What to do =
Reproduce the listing below without any change.
+ + + + + + +
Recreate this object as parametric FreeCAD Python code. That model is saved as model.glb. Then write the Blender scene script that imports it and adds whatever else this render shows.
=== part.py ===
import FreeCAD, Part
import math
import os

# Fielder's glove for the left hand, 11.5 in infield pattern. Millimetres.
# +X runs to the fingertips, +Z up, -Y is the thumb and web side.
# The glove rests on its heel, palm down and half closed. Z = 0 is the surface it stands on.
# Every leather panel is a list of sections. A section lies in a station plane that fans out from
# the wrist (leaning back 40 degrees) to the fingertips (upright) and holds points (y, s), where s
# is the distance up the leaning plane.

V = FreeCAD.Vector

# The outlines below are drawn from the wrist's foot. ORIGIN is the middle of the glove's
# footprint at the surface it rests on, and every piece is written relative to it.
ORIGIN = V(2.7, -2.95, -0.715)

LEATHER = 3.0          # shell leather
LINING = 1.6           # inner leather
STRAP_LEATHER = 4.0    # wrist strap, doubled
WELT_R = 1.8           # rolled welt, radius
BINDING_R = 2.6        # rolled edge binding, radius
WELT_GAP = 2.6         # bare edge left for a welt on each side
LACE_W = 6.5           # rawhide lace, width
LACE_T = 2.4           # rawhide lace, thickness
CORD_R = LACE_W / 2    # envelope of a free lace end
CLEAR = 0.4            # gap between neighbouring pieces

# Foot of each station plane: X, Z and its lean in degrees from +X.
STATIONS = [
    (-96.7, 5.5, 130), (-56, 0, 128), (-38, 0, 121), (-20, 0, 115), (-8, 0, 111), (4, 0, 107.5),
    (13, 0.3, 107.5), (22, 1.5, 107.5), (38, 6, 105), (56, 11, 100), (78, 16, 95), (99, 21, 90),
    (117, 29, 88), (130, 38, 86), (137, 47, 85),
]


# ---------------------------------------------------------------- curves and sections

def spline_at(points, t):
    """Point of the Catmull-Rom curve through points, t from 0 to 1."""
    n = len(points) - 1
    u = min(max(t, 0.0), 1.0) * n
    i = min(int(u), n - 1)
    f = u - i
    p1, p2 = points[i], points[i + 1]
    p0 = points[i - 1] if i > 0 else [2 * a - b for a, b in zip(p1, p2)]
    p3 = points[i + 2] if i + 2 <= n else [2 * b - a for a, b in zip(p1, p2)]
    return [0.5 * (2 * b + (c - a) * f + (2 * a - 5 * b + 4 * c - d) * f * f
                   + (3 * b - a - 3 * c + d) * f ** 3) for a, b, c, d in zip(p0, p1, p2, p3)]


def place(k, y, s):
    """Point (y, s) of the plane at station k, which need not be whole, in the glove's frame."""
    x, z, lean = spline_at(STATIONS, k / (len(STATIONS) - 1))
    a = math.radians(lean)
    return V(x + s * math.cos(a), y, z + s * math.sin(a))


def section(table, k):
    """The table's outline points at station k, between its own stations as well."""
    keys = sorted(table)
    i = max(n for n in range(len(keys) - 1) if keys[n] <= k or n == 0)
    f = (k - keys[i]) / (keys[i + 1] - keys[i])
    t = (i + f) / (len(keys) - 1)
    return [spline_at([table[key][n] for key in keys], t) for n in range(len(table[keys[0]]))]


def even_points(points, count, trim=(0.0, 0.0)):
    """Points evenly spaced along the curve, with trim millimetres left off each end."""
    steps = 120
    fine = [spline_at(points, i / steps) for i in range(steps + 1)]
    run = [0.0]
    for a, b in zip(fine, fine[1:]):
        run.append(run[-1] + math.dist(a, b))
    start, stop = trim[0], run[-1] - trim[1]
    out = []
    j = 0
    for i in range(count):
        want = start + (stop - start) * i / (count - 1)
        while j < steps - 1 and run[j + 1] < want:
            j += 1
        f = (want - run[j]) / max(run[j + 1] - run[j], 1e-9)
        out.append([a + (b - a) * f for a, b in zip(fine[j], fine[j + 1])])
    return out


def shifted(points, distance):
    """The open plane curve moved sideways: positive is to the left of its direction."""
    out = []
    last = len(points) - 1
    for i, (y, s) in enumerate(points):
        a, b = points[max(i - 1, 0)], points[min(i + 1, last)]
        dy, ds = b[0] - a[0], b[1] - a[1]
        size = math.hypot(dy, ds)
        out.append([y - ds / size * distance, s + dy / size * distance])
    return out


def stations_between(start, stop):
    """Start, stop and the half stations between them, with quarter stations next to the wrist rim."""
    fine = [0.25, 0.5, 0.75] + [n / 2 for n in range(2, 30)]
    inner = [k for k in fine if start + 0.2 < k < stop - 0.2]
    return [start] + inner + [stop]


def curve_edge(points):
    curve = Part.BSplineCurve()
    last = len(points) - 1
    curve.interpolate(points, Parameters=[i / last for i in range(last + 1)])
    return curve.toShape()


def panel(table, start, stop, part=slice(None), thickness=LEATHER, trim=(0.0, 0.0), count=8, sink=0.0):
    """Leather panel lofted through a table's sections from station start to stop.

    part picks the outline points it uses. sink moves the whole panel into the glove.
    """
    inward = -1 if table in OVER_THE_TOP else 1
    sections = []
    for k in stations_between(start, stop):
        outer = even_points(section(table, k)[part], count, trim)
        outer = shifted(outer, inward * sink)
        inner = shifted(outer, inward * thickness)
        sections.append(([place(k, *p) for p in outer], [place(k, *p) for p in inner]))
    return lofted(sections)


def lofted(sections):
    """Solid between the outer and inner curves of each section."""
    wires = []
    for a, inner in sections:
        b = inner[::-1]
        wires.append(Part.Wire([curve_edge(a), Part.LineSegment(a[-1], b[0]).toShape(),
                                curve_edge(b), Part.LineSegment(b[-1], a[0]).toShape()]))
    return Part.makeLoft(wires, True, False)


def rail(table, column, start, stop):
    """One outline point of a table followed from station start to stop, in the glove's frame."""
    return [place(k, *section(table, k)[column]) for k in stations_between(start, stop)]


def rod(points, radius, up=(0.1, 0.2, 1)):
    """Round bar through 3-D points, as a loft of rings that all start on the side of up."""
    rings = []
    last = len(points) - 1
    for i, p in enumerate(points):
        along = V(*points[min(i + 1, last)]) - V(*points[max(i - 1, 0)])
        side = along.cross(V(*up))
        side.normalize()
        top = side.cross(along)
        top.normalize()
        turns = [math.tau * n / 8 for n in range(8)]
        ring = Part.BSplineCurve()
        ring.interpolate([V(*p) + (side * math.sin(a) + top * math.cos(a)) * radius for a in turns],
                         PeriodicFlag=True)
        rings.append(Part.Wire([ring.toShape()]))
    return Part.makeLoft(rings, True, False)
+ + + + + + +
Full output =
Recreate this object as parametric FreeCAD Python code. That model is saved as model.glb. Then write the Blender scene script that imports it and adds whatever else this render shows.
=== part.py ===
import FreeCAD, Part
import math
import os

# Fielder's glove for the left hand, 11.5 in infield pattern. Millimetres.
# +X runs to the fingertips, +Z up, -Y is the thumb and web side.
# The glove rests on its heel, palm down and half closed. Z = 0 is the surface it stands on.
# Every leather panel is a list of sections. A section lies in a station plane that fans out from
# the wrist (leaning back 40 degrees) to the fingertips (upright) and holds points (y, s), where s
# is the distance up the leaning plane.

V = FreeCAD.Vector

# The outlines below are drawn from the wrist's foot. ORIGIN is the middle of the glove's
# footprint at the surface it rests on, and every piece is written relative to it.
ORIGIN = V(2.7, -2.95, -0.715)

LEATHER = 3.0          # shell leather
LINING = 1.6           # inner leather
STRAP_LEATHER = 4.0    # wrist strap, doubled
WELT_R = 1.8           # rolled welt, radius
BINDING_R = 2.6        # rolled edge binding, radius
WELT_GAP = 2.6         # bare edge left for a welt on each side
LACE_W = 6.5           # rawhide lace, width
LACE_T = 2.4           # rawhide lace, thickness
CORD_R = LACE_W / 2    # envelope of a free lace end
CLEAR = 0.4            # gap between neighbouring pieces

# Foot of each station plane: X, Z and its lean in degrees from +X.
STATIONS = [
    (-96.7, 5.5, 130), (-56, 0, 128), (-38, 0, 121), (-20, 0, 115), (-8, 0, 111), (4, 0, 107.5),
    (13, 0.3, 107.5), (22, 1.5, 107.5), (38, 6, 105), (56, 11, 100), (78, 16, 95), (99, 21, 90),
    (117, 29, 88), (130, 38, 86), (137, 47, 85),
]


# ---------------------------------------------------------------- curves and sections

def spline_at(points, t):
    """Point of the Catmull-Rom curve through points, t from 0 to 1."""
    n = len(points) - 1
    u = min(max(t, 0.0), 1.0) * n
    i = min(int(u), n - 1)
    f = u - i
    p1, p2 = points[i], points[i + 1]
    p0 = points[i - 1] if i > 0 else [2 * a - b for a, b in zip(p1, p2)]
    p3 = points[i + 2] if i + 2 <= n else [2 * b - a for a, b in zip(p1, p2)]
    return [0.5 * (2 * b + (c - a) * f + (2 * a - 5 * b + 4 * c - d) * f * f
                   + (3 * b - a - 3 * c + d) * f ** 3) for a, b, c, d in zip(p0, p1, p2, p3)]


def place(k, y, s):
    """Point (y, s) of the plane at station k, which need not be whole, in the glove's frame."""
    x, z, lean = spline_at(STATIONS, k / (len(STATIONS) - 1))
    a = math.radians(lean)
    return V(x + s * math.cos(a), y, z + s * math.sin(a))


def section(table, k):
    """The table's outline points at station k, between its own stations as well."""
    keys = sorted(table)
    i = max(n for n in range(len(keys) - 1) if keys[n] <= k or n == 0)
    f = (k - keys[i]) / (keys[i + 1] - keys[i])
    t = (i + f) / (len(keys) - 1)
    return [spline_at([table[key][n] for key in keys], t) for n in range(len(table[keys[0]]))]


def even_points(points, count, trim=(0.0, 0.0)):
    """Points evenly spaced along the curve, with trim millimetres left off each end."""
    steps = 120
    fine = [spline_at(points, i / steps) for i in range(steps + 1)]
    run = [0.0]
    for a, b in zip(fine, fine[1:]):
        run.append(run[-1] + math.dist(a, b))
    start, stop = trim[0], run[-1] - trim[1]
    out = []
    j = 0
    for i in range(count):
        want = start + (stop - start) * i / (count - 1)
        while j < steps - 1 and run[j + 1] < want:
            j += 1
        f = (want - run[j]) / max(run[j + 1] - run[j], 1e-9)
        out.append([a + (b - a) * f for a, b in zip(fine[j], fine[j + 1])])
    return out


def shifted(points, distance):
    """The open plane curve moved sideways: positive is to the left of its direction."""
    out = []
    last = len(points) - 1
    for i, (y, s) in enumerate(points):
        a, b = points[max(i - 1, 0)], points[min(i + 1, last)]
        dy, ds = b[0] - a[0], b[1] - a[1]
        size = math.hypot(dy, ds)
        out.append([y - ds / size * distance, s + dy / size * distance])
    return out


def stations_between(start, stop):
    """Start, stop and the half stations between them, with quarter stations next to the wrist rim."""
    fine = [0.25, 0.5, 0.75] + [n / 2 for n in range(2, 30)]
    inner = [k for k in fine if start + 0.2 < k < stop - 0.2]
    return [start] + inner + [stop]


def curve_edge(points):
    curve = Part.BSplineCurve()
    last = len(points) - 1
    curve.interpolate(points, Parameters=[i / last for i in range(last + 1)])
    return curve.toShape()


def panel(table, start, stop, part=slice(None), thickness=LEATHER, trim=(0.0, 0.0), count=8, sink=0.0):
    """Leather panel lofted through a table's sections from station start to stop.

    part picks the outline points it uses. sink moves the whole panel into the glove.
    """
    inward = -1 if table in OVER_THE_TOP else 1
    sections = []
    for k in stations_between(start, stop):
        outer = even_points(section(table, k)[part], count, trim)
        outer = shifted(outer, inward * sink)
        inner = shifted(outer, inward * thickness)
        sections.append(([place(k, *p) for p in outer], [place(k, *p) for p in inner]))
    return lofted(sections)


def lofted(sections):
    """Solid between the outer and inner curves of each section."""
    wires = []
    for a, inner in sections:
        b = inner[::-1]
        wires.append(Part.Wire([curve_edge(a), Part.LineSegment(a[-1], b[0]).toShape(),
                                curve_edge(b), Part.LineSegment(b[-1], a[0]).toShape()]))
    return Part.makeLoft(wires, True, False)


def rail(table, column, start, stop):
    """One outline point of a table followed from station start to stop, in the glove's frame."""
    return [place(k, *section(table, k)[column]) for k in stations_between(start, stop)]


def rod(points, radius, up=(0.1, 0.2, 1)):
    """Round bar through 3-D points, as a loft of rings that all start on the side of up."""
    rings = []
    last = len(points) - 1
    for i, p in enumerate(points):
        along = V(*points[min(i + 1, last)]) - V(*points[max(i - 1, 0)])
        side = along.cross(V(*up))
        side.normalize()
        top = side.cross(along)
        top.normalize()
        turns = [math.tau * n / 8 for n in range(8)]
        ring = Part.BSplineCurve()
        ring.interpolate([V(*p) + (side * math.sin(a) + top * math.cos(a)) * radius for a in turns],
                         PeriodicFlag=True)
        rings.append(Part.Wire([ring.toShape()]))
    return Part.makeLoft(rings, True, False)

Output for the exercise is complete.